When the law enforcement officer issues you a citation, you should receive an instruction sheet that will tell you how to pay or challenge your ticket. Always check with an attorney before deciding to plead guilty on a traffic ticket. The consequences of pleading guilty can cost you a job or any other opportunity that requires a background check.
Most traffic tickets in Missouri are handled by the state circuit courts, while some municipalities have their own traffic courts. Although more serious infractions often require a mandatory court appearance, most speeding tickets or other minor offenses can be disposed without having to appear in court.
Whatever you choose to do, one of the worst things you can do is refuse to pay the ticket without appearing in court. Most courts will issue a warrant for your arrest, which will cost you much more than the original ticket would have.
If you choose to pay the ticket yourself, most Missouri counties offer an online fine payment system through the Fine Collection Center. This service collects fines for some traffic violations without requiring a court appearance.
2. Can I have my traffic violation removed from my driving Record?
Tyson Mutrux of the Mutrux Law Firm is experienced in defending against traffic tickets and can typically prevent a ticket from going onto your record. However, some people choose not to hire an attorney after receiving a traffic citation and end up with it on their driving record.
Traffic violations usually add points to your driving record and consequently raise your auto insurance rates. Not surprisingly, many Missouri drivers are eager to have their past traffic tickets removed from their driving records. Administrative Rule 12 CSR 10-24.050 (set out below) governs whether you may have a particular traffic ticket removed from your driving record. Generally, you will be allowed the removal of convictions that are more than three years old, don’t involve a driver with a CDL, and did not result in a license suspension.
12 CSR 10-24.050 Deletion of Traffic Convictions and Suspension or Revocation Data From Missouri Driver Records
PURPOSE: This rule clarifies procedures to be followed for expungement from a Missouri driver record of previously recorded traffic violations or suspensions or revocations of a driving privilege.

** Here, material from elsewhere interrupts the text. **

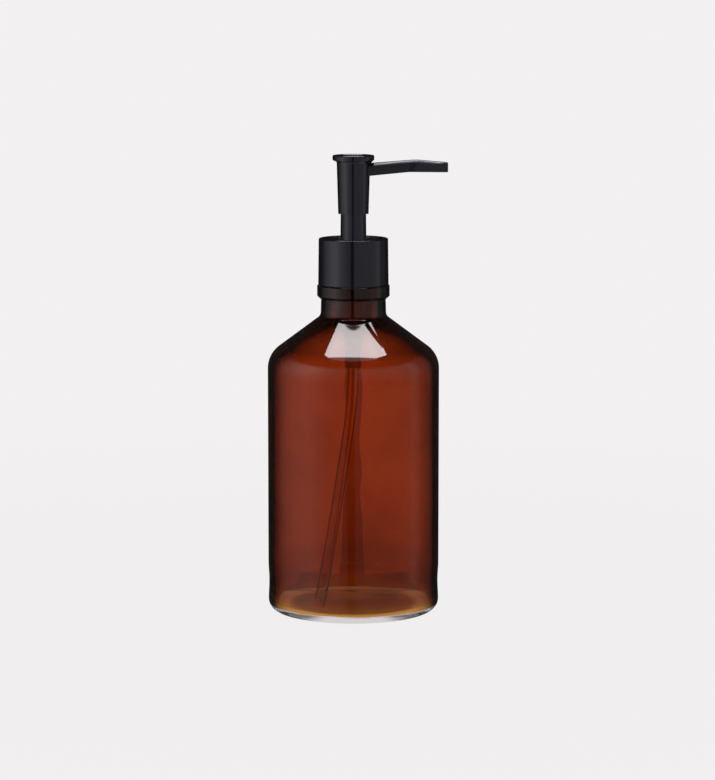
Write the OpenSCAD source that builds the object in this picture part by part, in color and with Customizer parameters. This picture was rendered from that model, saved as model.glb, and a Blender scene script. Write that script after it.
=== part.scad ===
// Countertop soap pump dispenser: a coated glass bottle with a screw-on, spring-return lotion pump.
// Millimetres, +Z up. The origin is where the bottle's axis meets the table; the nozzle points along +X.

/* [Bottle] */
// Outside diameter of the body
bottle_d = 76; // [66:0.5:92]
// Height at which the straight body ends and the shoulder starts
body_h = 108.7; // [88:0.1:135]
// Thickness of the glass in the body wall
glass_wall = 3.8; // [2.6:0.1:4.6]
// Thickness of the glass in the middle of the floor
base_t = 2.4; // [2:0.1:7]
// Radius of the inside corner between wall and floor
inner_corner_r = 2; // [1:0.1:4]
// Radius of the outside corner between wall and base
heel_r = 5; // [4:0.1:7]
// Depth by which the body draws in just above the heel
waist_in = 0.32; // [0:0.01:0.5]
// Height of the hollow under the base
punt_h = 0.8; // [0.3:0.1:1.5]
// Radius of the shoulder's round edge
shoulder_r = 11.9; // [8:0.1:15]
// Angle of the sloping shoulder below the horizontal
shoulder_slope = 36.7; // [30:0.1:42]
// Step in from the bead to the neck below it
neck_step = 1.73; // [1.3:0.01:2.2]
// Thickness of the glass in the neck
neck_wall = 2.7; // [2.2:0.1:3.2]
// Radius of the hollow blend between shoulder and neck
neck_blend_r = 3.2; // [2:0.1:4.5]
// Length of the straight neck below the bead
neck_len = 6.1; // [4:0.1:10]

/* [Neck finish] */
// Width by which the bead stands out past the collar
bead_proud = 0.47; // [0.2:0.01:1]
// Height of the bead
bead_h = 5.8; // [4:0.1:7]
// Bevel under the bead
bead_bevel = 1.1; // [0.6:0.1:1.5]
// Diameter of the glass between the screw threads
finish_d = 25.2; // [23:0.1:31]
// Thickness of the glass round the mouth
mouth_wall = 3; // [2.4:0.1:3.4]
// Height of the screw finish above the bead
finish_h = 15.4; // [14:0.1:20]
// Rise of the screw thread in one turn
thread_pitch = 4.2333; // [3.8:0.0001:4.6]
// Turns of thread on the glass
thread_turns = 1.5; // [1:0.25:2]
// Height of the thread's ridge
thread_h = 1.1; // [0.8:0.05:1.2]

/* [Collar] */
// Thickness of the collar's wall at its lower edge, outside the thread
collar_wall = 1.61; // [1.3:0.01:2]
// Draft of the collar's side, taken off each side at the top
collar_draft = 0.24; // [0:0.02:0.4]
// Thickness of the collar's top wall
collar_top_t = 1.4; // [1:0.1:2]
// Width of the raised rim round the collar's top
collar_rim_w = 1.7; // [1.2:0.1:2.5]
// Height of that rim
collar_rim_h = 0.8; // [0.4:0.1:1.2]
// Rounding of the collar's top edge
collar_edge_r = 0.7; // [0.3:0.1:1]
// Gap between the collar and the glass bead
collar_gap = 0.2; // [0.2:0.1:1]

/* [Pump] */
// Travel of the head
stroke = 10; // [7:0.1:14]
// Space between the pump housing and the glass mouth
housing_gap = 1.4; // [0.8:0.1:1.6]
// Wall of the pump housing
housing_wall = 1; // [0.8:0.05:1.2]
// Outside diameter of the hollow stem
stem_d = 6.6; // [5.5:0.1:8]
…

(1) The Department of Revenue, when otherwise not prohibited by law, may delete from a Missouri driver record a previously recorded traffic conviction, suspension or revocation of a driving privilege if all of the following conditions are met:
(A) The conviction in question occurred more than three (3) years previously, did not involve a commercial driver license (CDL) holder or a commercial motor vehicle, and did not cause a suspension or revocation of the individual’s driving privilege;
(B) The conviction is not for a state violation of “no driver license,” a state violation of “no motorcycle qualified,” a state, county or municipal violation of “driving while suspended/revoked,” a state violation of “leaving the scene of an accident,” or a state “felony”;
(C) The conviction in question involved a CDL holder or a commercial motor vehicle and the following conditions exist:
- Serious traffic violations, as described in 49 CFR 383.5 and 49 CFR 383.51 occurred more than four (4) years ago and did not cause a suspension, revocation, or disqualification of a driving privilege;
- Railroad-highway grade crossing violations, as described in 49 CFR 384.223 and 49 CFR 383.51 occurred more than four (4) years ago and did not cause a suspension, revocation, or disqualification of a driving privilege;
- Driving while out-of-service traffic violations, as described in 49 CFR 384.222 and 49 CFR 383.51 occurred more than fifteen (15) years ago;
- Major traffic violations, as described in 49 CFR 383.51 occurred more than fiftyfive (55) years ago;
- All other traffic violations occurred more than three (3) years ago and did not cause a suspension, revocation, or disqualification of a driving privilege;
(D) The conviction did not involve an alcohol- or drug-related driving offense or enforcement contact;
(E) The suspension or revocation on the driver record was reinstated more than five (5) years previously, did not involve the failure to maintain financial responsibility as provided in section 303.041, RSMo, and did not involve a CDL holder or a commercial motor vehicle violation;
(F) The suspension or revocation on the driver record did not involve an alcoholrelated offense or enforcement contact; except when the offense was committed by a person under the age of twenty-one (21), who had a blood alcohol content of .02 or more and an expungement of the records is provided for in section 302.545, RSMo;
(G) The suspension on the driver record did not involve the theft of motor fuel as provided in section 302.286, RSMo;
(H) The suspension on the driver record was not imposed as a result of a person’s failure to stop before reaching a school bus that was receiving or discharging school children;
(I) The failure to appear suspension involving a CDL holder or commercial motor vehicle was reinstated and no longer supported by any of the violations described in (1)(C)1. through (1)(C)5;
(J) The disqualification on the driver record was reinstated and/or restored and no longer supported by any of the violations described in (1)(C)1. through (1)(C)5;
(K) The driver record does not contain information regarding the mental or physical competence of the individual to retain a drivers license; and
(L) The driver record is not currently under investigation.
(2) Items deleted from a driver record pursuant to this rule shall be available to courts, administrative agencies and law enforcement agencies for purposes of prosecution, litigation, sentencing and determination of driving privileges. However, nothing contained in this rule shall be construed to prevent the obtaining of information as specified in section 302.120, RSMo.
3. Where can I get more information about the traffic violation charged against me?
Finding information about your traffic violation can be a daunting task. To save you time and frustration, one of the best things you can do is hire an experienced attorney.
However, if you believe you are not guilty of the offense for which your ticket was issued, and don’t want to hire an attorney, you may choose to appear in court to explain your actions. If this is the route you choose to take, it may be beneficial to refer to Missouri’s Vehicle Code, which could give you information that applies to your case. The actual citation number should appear on your traffic ticket.